RECORDED DATA:
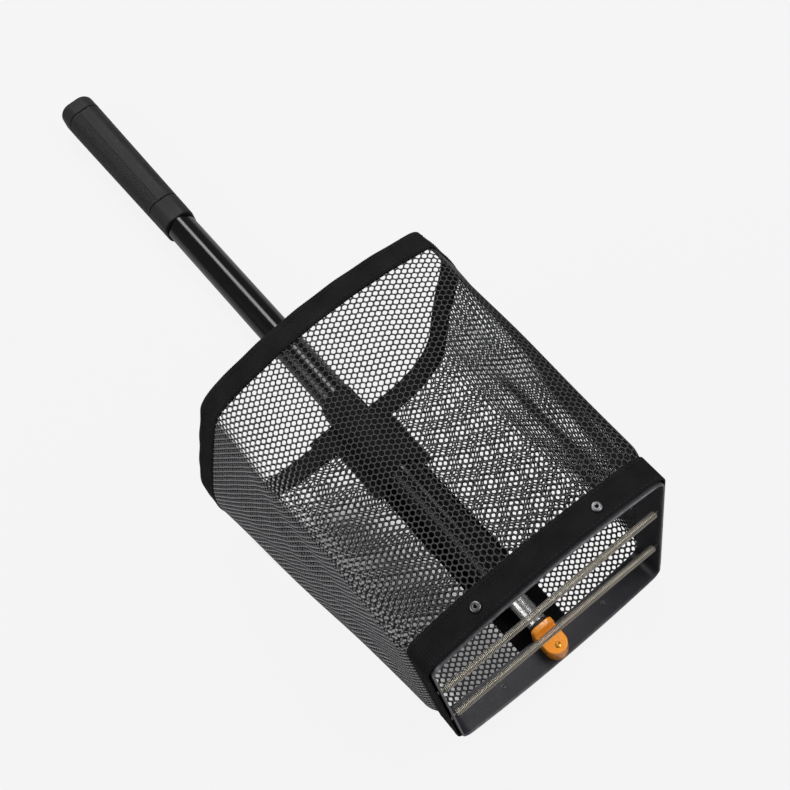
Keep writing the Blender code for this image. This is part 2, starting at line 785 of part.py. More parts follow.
def make_fitting_screw():
    """Screw from the fitting's face down into the strip, with a cross recess in its head."""
    top = POLE_Z + SCREW_TOP_RISE
    head_foot = top - SCREW_HEAD_HEIGHT
    tip = LAYERS + GAP
    profile = [
        (0, top),
        (SCREW_HEAD_RADIUS - EDGE, top),
        (SCREW_HEAD_RADIUS, top - EDGE),
        (SCREW_HEAD_RADIUS, head_foot),
        (SCREW_RADIUS, head_foot),
        (SCREW_RADIUS, tip + EDGE),
        (SCREW_RADIUS - EDGE, tip),
        (0, tip),
    ]
    item = add_part("fitting_screw", turned_mesh("fitting_screw", profile), "nickel")
    add_screw(item, SMALL_STEPS)
    place(item, (0, SCREW_PLACE, 0))
    depth = SCREW_HEAD_HEIGHT
    centre = (0, SCREW_PLACE, top)
    cut(item, box_cutter("recess_across", (RECESS_LENGTH, RECESS_WIDTH, depth), centre))
    cut(item, box_cutter("recess_along", (RECESS_WIDTH, RECESS_LENGTH, depth), centre))
    return item


def make_fitting_pin():
    """Pin through the inner tube and the plug inside it."""
    half = INNER_RADIUS
    profile = [
        (0, half),
        (PIN_RADIUS - EDGE, half),
        (PIN_RADIUS, half - EDGE),
        (PIN_RADIUS, EDGE - half),
        (PIN_RADIUS - EDGE, -half),
        (0, -half),
    ]
    item = add_part("fitting_pin", turned_mesh("fitting_pin", profile), "chrome")
    add_screw(item, SMALL_STEPS)
    return place(item, (0, SHOULDER + PIN_PLACE, POLE_Z))


# Telescopic pole


def end_bush(name, inside, around, start, finish="nylon"):
    """Ring inside the foot of a tube, with a flange under its end, around the section that it guides."""
    radius, wall = inside
    bore = around + GAP
    sleeve = radius - wall - GAP
    foot = start - GAP - BUSH_FLANGE
    profile = [
        (sleeve, start + BUSH_LENGTH),
        (sleeve, start - GAP),
        (radius, start - GAP),
        (radius, foot + EDGE),
        (radius - EDGE, foot),
        (bore, foot),
        (bore, start + BUSH_LENGTH),
    ]
    return turned(name, profile, finish)


def lock_cap(name, on, inside, start, finish="nylon"):
    """Cap on a section's upper end: it grips the next tube, slides in it, and stops it at full length."""
    radius, wall = inside
    outer = radius - wall - GAP
    bore = on + GAP
    top = start + LOCK_LENGTH
    profile = [
        (0, top),
        (outer, top),
        (outer, start),
        (bore, start),
        (bore, top - LOCK_CAP),
        (0, top - LOCK_CAP),
    ]
    return turned(name, profile, finish)


def make_pole(pin_cutter):
    outer = (OUTER_RADIUS, OUTER_WALL)
    middle = (MIDDLE_RADIUS, MIDDLE_WALL)
    inner_tube = tube("inner_tube", INNER_RADIUS, INNER_WALL, INNER_START, INNER_END, "chrome")
    cut(inner_tube, pin_cutter)
    lock_cap("inner_tube_lock", INNER_RADIUS, middle, INNER_LOCK_START)
    tube("middle_tube", *middle, MIDDLE_START, MIDDLE_END, "chrome")
    end_bush("middle_tube_bush", middle, INNER_RADIUS, MIDDLE_START)
    lock_cap("middle_tube_lock", MIDDLE_RADIUS, outer, MIDDLE_LOCK_START)
    tube("outer_tube", *outer, OUTER_START, OUTER_END, "gloss_black")
    end_bush("outer_tube_bush", outer, MIDDLE_RADIUS, OUTER_START, "gloss_black")
    plug_radius = OUTER_RADIUS - OUTER_WALL - GAP
    plug_end = OUTER_END - GAP
    plug_start = plug_end - TUBE_PLUG_LENGTH
    profile = [(0, plug_end), (plug_radius, plug_end), (plug_radius, plug_start), (0, plug_start)]
    turned("outer_tube_plug", profile, "nylon")


# Grip


def rounded_square(size, radius):
    """Clockwise outline about the pole's axis, as (x, z)."""
    points = []
    middle = size / 2 - radius
    for corner in range(4):
        turn = -corner * math.pi / 2
        for angle in np.linspace(math.pi / 2, 0, GRIP_CORNER_STEPS + 1):
            x = middle + radius * math.cos(angle)
            z = middle + radius * math.sin(angle)
            points.append((x * math.cos(turn) - z * math.sin(turn), x * math.sin(turn) + z * math.cos(turn)))
    return [(x, POLE_Z + z) for x, z in points]


def bore_outline():
    radius = OUTER_RADIUS + GAP
    angles = np.linspace(0, 2 * math.pi, TUBE_STEPS + 1)[:-1]
    return [(radius * math.cos(a), POLE_Z + radius * math.sin(a)) for a in angles]


def make_grip():
    outline = rounded_square(GRIP_SIZE, GRIP_CORNER_RADIUS)
    ferrule = plate("grip_ferrule", [outline, bore_outline()], GRIP_START, FERRULE_LENGTH, "black_rubber")
    body = plate("grip_sleeve", [outline, bore_outline()], GRIP_BODY_START, GRIP_LENGTH, "black_rubber")
    cap = plate("grip_end_cap", [outline], CAP_START, CAP_LENGTH, "black_rubber")
    bevel(ferrule, GRIP_EDGE)
    bevel(body, GRIP_EDGE)
    socket = cylinder_cutter("cap_socket", OUTER_RADIUS + GAP, 2 * (CAP_SOCKET_DEPTH + GAP),
                             (0, CAP_START, POLE_Z), (math.pi / 2, 0, 0), TUBE_STEPS)
    bevel(cap, CAP_EDGE, 3)
    cut(cap, socket)


def main():
    rivet_cutters = make_rivet_cutters()
    hook_cutters = []
    for name, side in (("hook_hole_front", 1), ("hook_hole_rear", -1)):
        hook_cutters.append(cylinder_cutter(name, HOOK_HOLE_RADIUS, MOUTH_WIDTH * 1.2,
                                            (0, SPRING_INSET, spring_height(side)), (0, math.pi / 2, 0)))
    screw_cutter = cylinder_cutter("screw_hole", SCREW_RADIUS + GAP, 3 * POLE_Z, (0, SCREW_PLACE, POLE_Z))
    head_seat = POLE_Z + SCREW_TOP_RISE - SCREW_HEAD_HEIGHT - GAP
    head_cutter = cylinder_cutter("screw_head_seat", SCREW_HEAD_RADIUS + GAP, 4 * SCREW_HEAD_HEIGHT,
                                  (0, SCREW_PLACE, head_seat + 2 * SCREW_HEAD_HEIGHT))
    pin_cutter = cylinder_cutter("pin_hole", PIN_RADIUS + GAP, 4 * INNER_RADIUS,
                                 (0, SHOULDER + PIN_PLACE, POLE_Z))
    make_mouth_frame(rivet_cutters, hook_cutters, screw_cutter)
    make_rivets()
    make_spring("front_spring", 1)
    make_spring("rear_spring", -1)
    make_mesh_bag(rivet_cutters)
    make_bottom_hem(rivet_cutters)
    make_top_hem()
    make_stiffener()
    make_seam_tape()
    make_pole_loop()
    make_end_fitting(screw_cutter, head_cutter, pin_cutter)
    make_spacer()
    make_fitting_screw()
    make_fitting_pin()
    make_pole(pin_cutter)
    make_grip()


main()
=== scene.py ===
"""Looks of the tennis ball picker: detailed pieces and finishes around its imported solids."""

import math

import bmesh
import bpy
import numpy as np
from mathutils import Matrix, Vector


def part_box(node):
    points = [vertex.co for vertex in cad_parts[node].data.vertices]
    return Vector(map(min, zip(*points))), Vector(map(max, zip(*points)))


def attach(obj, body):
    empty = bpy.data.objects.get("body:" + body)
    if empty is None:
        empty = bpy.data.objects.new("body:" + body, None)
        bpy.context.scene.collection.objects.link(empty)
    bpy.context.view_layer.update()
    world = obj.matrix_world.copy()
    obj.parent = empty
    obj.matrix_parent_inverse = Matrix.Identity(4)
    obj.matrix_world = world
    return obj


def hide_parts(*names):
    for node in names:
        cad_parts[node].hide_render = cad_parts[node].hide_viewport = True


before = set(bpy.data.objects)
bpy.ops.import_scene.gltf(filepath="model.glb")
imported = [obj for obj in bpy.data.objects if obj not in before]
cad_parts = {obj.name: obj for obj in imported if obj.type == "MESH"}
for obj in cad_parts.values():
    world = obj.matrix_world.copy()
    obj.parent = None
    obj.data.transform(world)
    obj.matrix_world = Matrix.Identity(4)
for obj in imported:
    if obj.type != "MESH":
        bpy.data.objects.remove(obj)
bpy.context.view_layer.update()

# Sizes that the frame gives
STRIP_LOW, STRIP_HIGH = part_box("mouth_frame")
RIM_Y = STRIP_LOW.y
MOUTH_WIDTH = STRIP_HIGH.x - STRIP_LOW.x
MOUTH_HEIGHT = STRIP_HIGH.z - STRIP_LOW.z
MOUTH_CENTRE_Z = (STRIP_HIGH.z + STRIP_LOW.z) / 2
HOOP_LOW, HOOP_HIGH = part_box("hoop_stiffener")
HEM_LOW, HEM_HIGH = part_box("top_hem")
LOWER_HEM_LOW, LOWER_HEM_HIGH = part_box("bottom_hem")
POLE_Z = (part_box("outer_tube")[0].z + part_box("outer_tube")[1].z) / 2

# Sizes that the frame doesn't give, in metres
GAP = 0.0003
STRIP_THICKNESS = 0.0012
MOUTH_ARCH = 0.0085
MOUTH_CORNER_RADIUS = 0.009
STIFFENER_THICKNESS = 0.001
MESH_THICKNESS = 0.0008
LOWER_TAPE_THICKNESS = 0.0012
UPPER_TAPE_THICKNESS = 0.0006

# The soft hoop is pushed askew in the photo: its angles about Z and about X in radians, and its corners,
# their rounding and the bow of the side after each, from the upper left corner to the right and round
HOOP_TILT = -0.0198
HOOP_LEAN = -0.0775
HOOP_FLOOR = HOOP_LOW.z + STIFFENER_THICKNESS / 2
HOOP_CORNERS = ((-0.0832, 0.1584), (0.0817, 0.1722), (0.1000, 0.1217), (0.0740, HOOP_FLOOR),
                (-0.1282, HOOP_FLOOR))
HOOP_ROUNDING = (0.0106, 0.0046, 0.0174, 0.0499, 0.0812)
HOOP_BOWS = (0.0148, 0.0, -0.0043, 0.0, 0.0033)

ARCH_RADIUS = ((MOUTH_WIDTH / 2) ** 2 + MOUTH_ARCH ** 2) / (2 * MOUTH_ARCH)
MOUTH_LAYERS = LOWER_HEM_HIGH.z - STRIP_HIGH.z
HEM_HALF = (HEM_HIGH.x - HEM_LOW.x - HOOP_HIGH.x + HOOP_LOW.x) / 2 + STIFFENER_THICKNESS / 2
HOOP_CENTRE_Z = (HOOP_HIGH.z + HOOP_LOW.z) / 2


def turned(steps):
    """Angles of that many even steps round a full turn."""
    return np.linspace(0, 2 * math.pi, steps, endpoint=False)


# Outlines


class Outline:
    """A closed outline in X and Z, walked by shares from its top's middle towards +X."""

    def __init__(self, x, z, turn):
        """Points in walking order, each with its outward direction's angle from +Z towards +X."""
        x = np.append(x, x[0])
        z = np.append(z, z[0])
        run = np.concatenate([[0], np.cumsum(np.hypot(np.diff(x), np.diff(z)))])
        self.share = run / run[-1]
        self.x = x
        self.z = z
        self.out_x = np.append(np.sin(turn), math.sin(turn[0]))
        self.out_z = np.append(np.cos(turn), math.cos(turn[0]))
        self.length = run[-1]
        self.start = 0.0

    def at(self, share, outwards=0.0):
        """Points and outward directions at shares of the way round."""
        share = np.mod(share + self.start, 1)
        out_x = np.interp(share, self.share, self.out_x)
        out_z = np.interp(share, self.share, self.out_z)
        size = np.hypot(out_x, out_z)
        out_x = out_x / size
        out_z = out_z / size
        x = np.interp(share, self.share, self.x) + outwards * out_x
        z = np.interp(share, self.share, self.z) + outwards * out_z
        return x, z, out_x, out_z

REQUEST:
Extract, word for word, the line containing "make_bottom_hem(rivet_cutters)", the line containing "bpy.data.objects.remove(obj)", and every line between them.

SOLUTION BELOW:
    make_bottom_hem(rivet_cutters)
    make_top_hem()
    make_stiffener()
    make_seam_tape()
    make_pole_loop()
    make_end_fitting(screw_cutter, head_cutter, pin_cutter)
    make_spacer()
    make_fitting_screw()
    make_fitting_pin()
    make_pole(pin_cutter)
    make_grip()


main()
=== scene.py ===
"""Looks of the tennis ball picker: detailed pieces and finishes around its imported solids."""

import math

import bmesh
import bpy
import numpy as np
from mathutils import Matrix, Vector


def part_box(node):
    points = [vertex.co for vertex in cad_parts[node].data.vertices]
    return Vector(map(min, zip(*points))), Vector(map(max, zip(*points)))


def attach(obj, body):
    empty = bpy.data.objects.get("body:" + body)
    if empty is None:
        empty = bpy.data.objects.new("body:" + body, None)
        bpy.context.scene.collection.objects.link(empty)
    bpy.context.view_layer.update()
    world = obj.matrix_world.copy()
    obj.parent = empty
    obj.matrix_parent_inverse = Matrix.Identity(4)
    obj.matrix_world = world
    return obj


def hide_parts(*names):
    for node in names:
        cad_parts[node].hide_render = cad_parts[node].hide_viewport = True


before = set(bpy.data.objects)
bpy.ops.import_scene.gltf(filepath="model.glb")
imported = [obj for obj in bpy.data.objects if obj not in before]
cad_parts = {obj.name: obj for obj in imported if obj.type == "MESH"}
for obj in cad_parts.values():
    world = obj.matrix_world.copy()
    obj.parent = None
    obj.data.transform(world)
    obj.matrix_world = Matrix.Identity(4)
for obj in imported:
    if obj.type != "MESH":
        bpy.data.objects.remove(obj)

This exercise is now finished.